By reiterating that RBI will continue with its accommodative stance until “the prospects of recovery are well secured”, Governor Shaktikanta Das has given himself room and time to deal with whatever challenges come his way, including spillover risks from expansionary US policies. Das has asserted liquidity would remain ample, going so far as to add the system would be in surplus even after the financial markets and productive sectors of the economy have had their fill.

Das has walked the talk. There could not have been a stronger and clearer signal of RBI’s intent to support the bond markets than the G-Sec Acquisition Programme (G-SAP), unveiled on Wednesday. The scheduled open-market purchases for an amount of Rs 1 lakh crore of bonds in the secondary market in Q1, with the promise of more thereafter, is an excellent move that should calm the bond markets. Since the buyback will run alongside the various other liquidity-infusing measures that RBI has been using this past year—the long-term repos, OMOs and Operation Twists—liquidity should be abundant to support the government’s massive borrowing, of a gross `12.1 lakh crore and to facilitate the recovery. In 2020-21,the central bank had bought a net Rs 3.1 lakh crore of bonds via OMOs; the total purchases this year could be bigger.

Indeed, the G-SAP is the first ever instance of the Indian central bank committing its balance sheet to further monetary policy, but the risk is well-taken as it is an explicit assurance to the markets. Right now, it is important yields stay reined in so that both the government and companies are able to borrow at affordable rates.
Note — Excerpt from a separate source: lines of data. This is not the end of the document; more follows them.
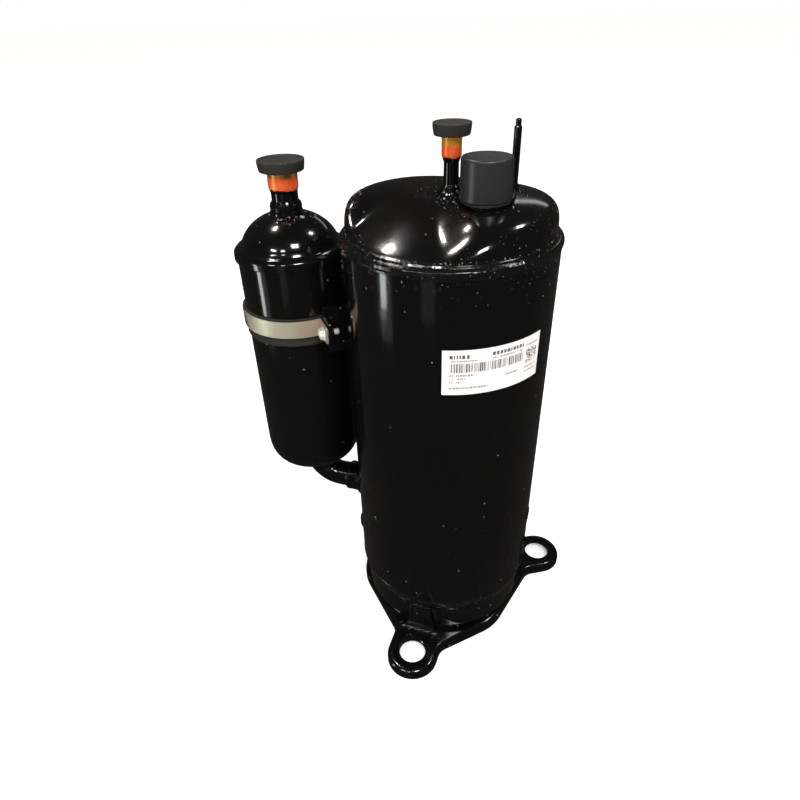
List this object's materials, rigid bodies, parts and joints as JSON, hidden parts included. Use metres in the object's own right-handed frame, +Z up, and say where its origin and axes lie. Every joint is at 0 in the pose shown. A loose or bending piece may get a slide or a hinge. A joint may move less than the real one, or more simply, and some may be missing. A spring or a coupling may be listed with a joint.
{
  "type": "rotary refrigeration compressor",
  "caption": "Upright hermetic rotary compressor for refrigerant, with a welded steel shell on a footed base plate, a suction accumulator clamped to its side, and its pump and motor inside.",
  "frame": {"origin": "on the shell's axis, in the plane of the feet's undersides", "axes": "+Z up along the shell's axis, -Y towards the front foot, -X towards the accumulator"},
  "size_m": [0.2669, 0.1905, 0.403],
  "materials": {
    "black_paint": "gloss black enamel with orange peel and dust specks",
    "copper": "drawn copper, bare at the flared mouth, heat tinted, black enamel lower down",
    "black_rubber": "matte moulded rubber",
    "cover_plastic": "satin moulded plastic, dark grey",
    "strap_steel": "rolled strip, faint olive cast, fine lengthwise scratches",
    "zinc_plate": "bright zinc plate",
    "label_paper": "white self-adhesive label, satin",
    "ground_steel": "ground steel with a film of oil",
    "cast_iron": "machined grey iron, phosphated",
    "lamination_steel": "stacked electrical sheet",
    "winding_copper": "varnished copper wire",
    "aluminium": "die-cast aluminium",
    "brass": "turned brass",
    "insulation": "cream insulation"
  },
  "bodies": {
    "shell": {"base_plate": "black_paint", "bottom_cap": "black_paint", "shell_tube": "black_paint", "top_cap": "black_paint", "discharge_tube": "copper", "process_tube": "black_paint", "terminal_header": "ground_steel", "terminal_pin_1": "ground_steel", "terminal_pin_2": "ground_steel", "terminal_pin_3": "ground_steel", "terminal_gasket": "black_rubber", "terminal_connector": "insulation", "accumulator_can": "black_paint", "accumulator_dome": "black_paint", "accumulator_inlet_tube": "copper", "accumulator_strainer": "aluminium", "suction_elbow": "black_paint", "suction_collar": "black_paint", "clamp_pad": "black_rubber", "clamp_band": "strap_steel", "accumulator_bracket": "black_paint", "clamp_screw": "zinc_plate", "clamp_nut": "zinc_plate", "nameplate": "label_paper", "pump_cylinder": "cast_iron", "main_bearing": "cast_iron", "sub_bearing": "cast_iron", "pump_bolt_1": "ground_steel", "pump_bolt_2": "ground_steel", "pump_bolt_3": "ground_steel", "pump_bolt_4": "ground_steel", "vane_spring": "ground_steel", "valve_stop": "ground_steel", "valve_rivet": "ground_steel", "discharge_muffler": "lamination_steel", "stator_core": "lamination_steel", "winding_upper": "winding_copper", "winding_lower": "winding_copper", "motor_lead_1": "insulation", "motor_lead_2": "insulation", "motor_lead_3": "insulation"},
    "crankshaft": {"crankshaft": "ground_steel", "oil_paddle": "ground_steel", "rotor_core": "lamination_steel", "rotor_ring_upper": "aluminium", "rotor_ring_lower": "aluminium", "balance_weight_upper": "brass", "balance_weight_lower": "brass"},
    "roller": {"roller": "ground_steel"},
    "vane": {"vane": "ground_steel"},
    "discharge_reed": {"discharge_reed": "ground_steel"},
    "terminal_cover": {"terminal_cover": "cover_plastic"},
    "suction_plug": {"suction_plug": "black_rubber"},
    "discharge_plug": {"discharge_plug": "black_rubber"}
  },
  "joints": [
    {"name": "crank_spin", "type": "hinge", "parent": "shell", "child": "crankshaft", "pos_m": [0, 0, 0.096], "axis": [0, 0, 1], "continuous": true},
    {"name": "roller_spin", "type": "hinge", "parent": "crankshaft", "child": "roller", "pos_m": [0.0033, 0.0044, 0.096], "axis": [0, 0, 1], "continuous": true},
    {"name": "vane_slide", "type": "slide", "parent": "shell", "child": "vane", "axis": [0.8, -0.6, 0], "range_m": [0, 0.0052], "stiffness_N_per_m": 300, "deforming": ["vane_spring"]},
    {"name": "discharge_reed_lift", "type": "hinge", "parent": "shell", "child": "discharge_reed", "pos_m": [0.018, 0.0215, 0.12085], "axis": [0, 1, 0], "range_deg": [0, 4], "stiffness_Nm_per_rad": 0.02},
    {"name": "terminal_cover_lift", "type": "slide", "parent": "shell", "child": "terminal_cover", "axis": [0, 0, 1], "range_m": [0, 0.03]},
    {"name": "suction_plug_pull", "type": "slide", "parent": "shell", "child": "suction_plug", "axis": [0, 0, 1], "range_m": [0, 0.025]},
    {"name": "discharge_plug_pull", "type": "slide", "parent": "shell", "child": "discharge_plug", "axis": [0, 0, 1], "range_m": [0, 0.025]}
  ],
  "couplings": [
    {"joint": "roller_spin", "follows": "crank_spin", "ratio": -1.2676}
  ]
}
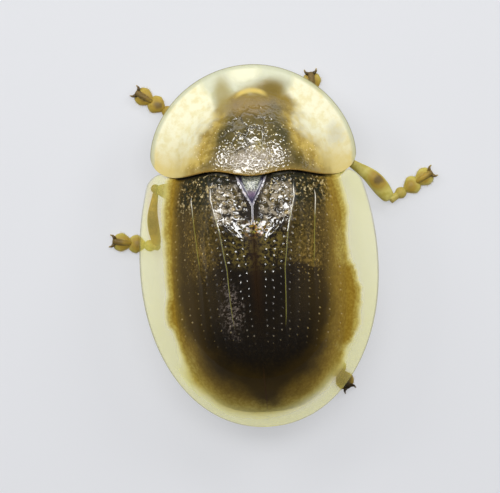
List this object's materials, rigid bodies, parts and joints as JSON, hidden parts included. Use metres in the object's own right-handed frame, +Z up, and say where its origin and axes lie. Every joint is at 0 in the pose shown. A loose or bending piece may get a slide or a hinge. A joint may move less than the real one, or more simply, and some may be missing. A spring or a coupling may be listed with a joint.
{
  "type": "tortoise beetle",
  "caption": "Life-size still model of a tortoise beetle: oval shield with a domed, ribbed disc and a flat clear margin, over a hidden head, feelers and six short legs.",
  "frame": {"origin": "on the floor, under the middle of the whole animal's box, legs and claws included", "axes": "the head points along -Y, the animal's left is +X, +Z is up out of the back; the six soles stand on Z = 0"},
  "size_m": [0.0064, 0.007, 0.0028],
  "materials": {
    "pronotum": "golden olive, glossy and finely pitted, with a clear cream margin",
    "scutellum": "steel grey-green, glossy",
    "elytra": "dark brown-olive, glossy, in rows of pits, with a clear pale margin",
    "underside": "dark brown, satin",
    "head": "olive brown, satin",
    "eyes": "black, glossy",
    "antennae": "straw yellow, darker to the tip",
    "legs": "straw yellow to amber, satin"
  },
  "bodies": {
    "root": {"pronotum": "pronotum", "scutellum": "scutellum", "elytron_left": "elytra", "elytron_right": "elytra", "prothorax": "underside", "thorax": "underside", "abdomen": "underside", "head": "head", "eye_left": "eyes", "eye_right": "eyes", "antenna_left": "antennae", "antenna_right": "antennae", "leg_front_left": "legs", "leg_front_right": "legs", "leg_middle_left": "legs", "leg_middle_right": "legs", "leg_hind_left": "legs", "leg_hind_right": "legs"}
  },
  "joints": []
}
As bond market experts point out, RBI’s objective is to flatten what is a somewhat steep yield curve and bring down the term premium—spread between the repo and the ten-year yield—which is about 100 basis points bigger than the five-year average of 115 points.

To be sure, savers are getting a raw deal as real interest rates at the short end are negative, but the priority now is to keep borrowing costs in check. Also, the rupee has lost some value following the announcement, slipping to 74.565 against the dollar on Wednesday, but that should not be of much concern immediately since the country’s forex reserves are nudging $600 billion; on the contrary, it would help exporters. Given RBI has left its growth projection for FY22 unchanged at 10.5% and projected 6.8% in FY23, it probably should have talked about an exit from the accommodative stance. But, in these times of heightened uncertainty, it is justified in waiting to see how growth plays out before committing itself.